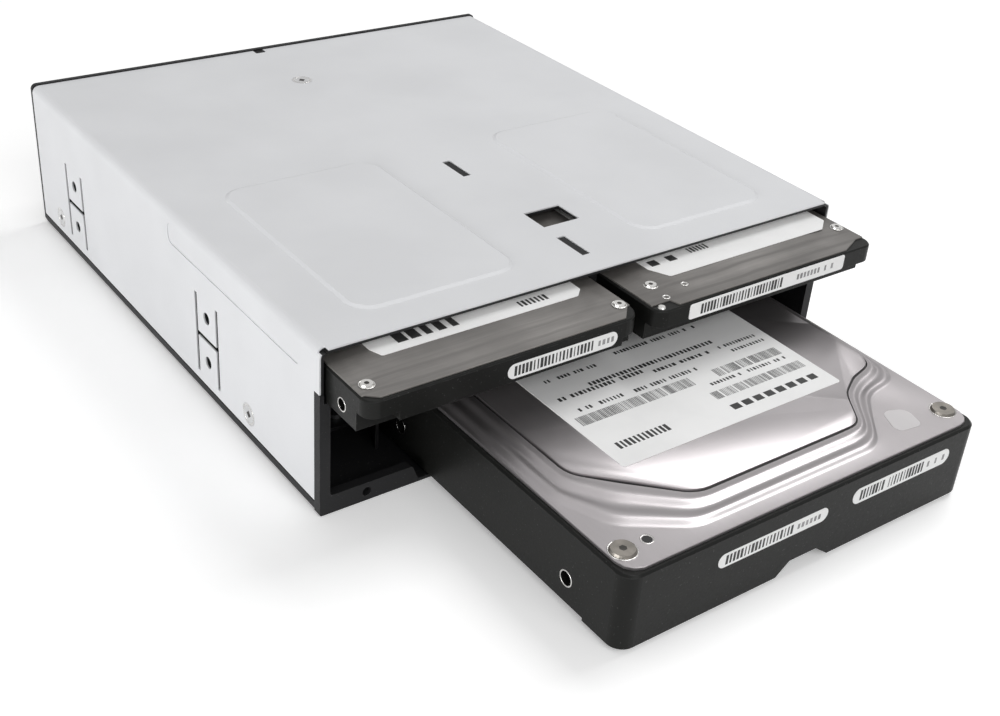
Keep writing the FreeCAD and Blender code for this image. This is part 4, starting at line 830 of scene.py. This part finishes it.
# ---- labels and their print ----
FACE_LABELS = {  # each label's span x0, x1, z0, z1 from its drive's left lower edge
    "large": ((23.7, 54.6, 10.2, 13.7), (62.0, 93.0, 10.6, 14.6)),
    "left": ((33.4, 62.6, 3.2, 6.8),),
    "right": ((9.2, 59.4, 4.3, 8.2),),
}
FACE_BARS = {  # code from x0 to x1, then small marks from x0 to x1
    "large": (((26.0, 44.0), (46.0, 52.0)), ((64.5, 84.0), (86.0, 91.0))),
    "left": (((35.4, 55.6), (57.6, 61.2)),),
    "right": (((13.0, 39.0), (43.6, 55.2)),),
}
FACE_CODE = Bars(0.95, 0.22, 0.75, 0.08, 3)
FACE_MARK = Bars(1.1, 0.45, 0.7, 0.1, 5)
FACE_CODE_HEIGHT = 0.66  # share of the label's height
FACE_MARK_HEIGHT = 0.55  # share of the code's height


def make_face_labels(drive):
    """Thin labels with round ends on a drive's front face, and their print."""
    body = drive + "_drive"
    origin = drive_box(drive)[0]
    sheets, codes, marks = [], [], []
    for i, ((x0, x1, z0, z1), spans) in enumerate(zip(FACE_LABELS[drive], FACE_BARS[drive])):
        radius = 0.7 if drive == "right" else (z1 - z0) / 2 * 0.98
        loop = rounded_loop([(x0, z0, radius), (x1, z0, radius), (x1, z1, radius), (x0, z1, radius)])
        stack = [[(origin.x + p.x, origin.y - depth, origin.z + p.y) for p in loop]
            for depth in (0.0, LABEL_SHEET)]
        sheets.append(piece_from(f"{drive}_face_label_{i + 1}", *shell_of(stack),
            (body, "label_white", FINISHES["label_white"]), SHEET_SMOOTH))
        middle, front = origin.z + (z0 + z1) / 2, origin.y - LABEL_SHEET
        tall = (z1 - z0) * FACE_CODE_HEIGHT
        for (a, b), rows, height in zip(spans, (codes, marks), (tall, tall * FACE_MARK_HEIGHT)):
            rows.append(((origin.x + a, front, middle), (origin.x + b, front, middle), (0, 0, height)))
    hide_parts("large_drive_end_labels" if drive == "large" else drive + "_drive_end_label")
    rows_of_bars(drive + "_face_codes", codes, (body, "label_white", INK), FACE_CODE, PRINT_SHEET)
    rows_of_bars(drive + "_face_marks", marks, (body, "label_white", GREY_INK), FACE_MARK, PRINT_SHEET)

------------

**Stated exercise**
Word for word, restate all of the data shown above.

**Result of this task**
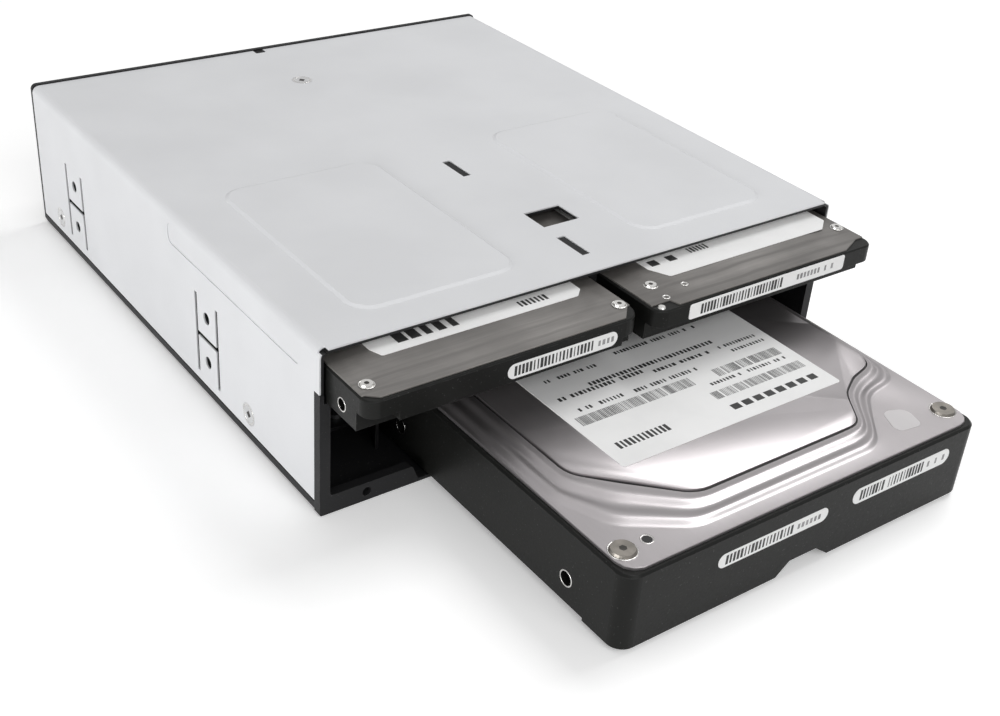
Keep writing the FreeCAD and Blender code for this image. This is part 4, starting at line 830 of scene.py. This part finishes it.
# ---- labels and their print ----
FACE_LABELS = {  # each label's span x0, x1, z0, z1 from its drive's left lower edge
    "large": ((23.7, 54.6, 10.2, 13.7), (62.0, 93.0, 10.6, 14.6)),
    "left": ((33.4, 62.6, 3.2, 6.8),),
    "right": ((9.2, 59.4, 4.3, 8.2),),
}
FACE_BARS = {  # code from x0 to x1, then small marks from x0 to x1
    "large": (((26.0, 44.0), (46.0, 52.0)), ((64.5, 84.0), (86.0, 91.0))),
    "left": (((35.4, 55.6), (57.6, 61.2)),),
    "right": (((13.0, 39.0), (43.6, 55.2)),),
}
FACE_CODE = Bars(0.95, 0.22, 0.75, 0.08, 3)
FACE_MARK = Bars(1.1, 0.45, 0.7, 0.1, 5)
FACE_CODE_HEIGHT = 0.66  # share of the label's height
FACE_MARK_HEIGHT = 0.55  # share of the code's height


def make_face_labels(drive):
    """Thin labels with round ends on a drive's front face, and their print."""
    body = drive + "_drive"
    origin = drive_box(drive)[0]
    sheets, codes, marks = [], [], []
    for i, ((x0, x1, z0, z1), spans) in enumerate(zip(FACE_LABELS[drive], FACE_BARS[drive])):
        radius = 0.7 if drive == "right" else (z1 - z0) / 2 * 0.98
        loop = rounded_loop([(x0, z0, radius), (x1, z0, radius), (x1, z1, radius), (x0, z1, radius)])
        stack = [[(origin.x + p.x, origin.y - depth, origin.z + p.y) for p in loop]
            for depth in (0.0, LABEL_SHEET)]
        sheets.append(piece_from(f"{drive}_face_label_{i + 1}", *shell_of(stack),
            (body, "label_white", FINISHES["label_white"]), SHEET_SMOOTH))
        middle, front = origin.z + (z0 + z1) / 2, origin.y - LABEL_SHEET
        tall = (z1 - z0) * FACE_CODE_HEIGHT
        for (a, b), rows, height in zip(spans, (codes, marks), (tall, tall * FACE_MARK_HEIGHT)):
            rows.append(((origin.x + a, front, middle), (origin.x + b, front, middle), (0, 0, height)))
    hide_parts("large_drive_end_labels" if drive == "large" else drive + "_drive_end_label")
    rows_of_bars(drive + "_face_codes", codes, (body, "label_white", INK), FACE_CODE, PRINT_SHEET)
    rows_of_bars(drive + "_face_marks", marks, (body, "label_white", GREY_INK), FACE_MARK, PRINT_SHEET)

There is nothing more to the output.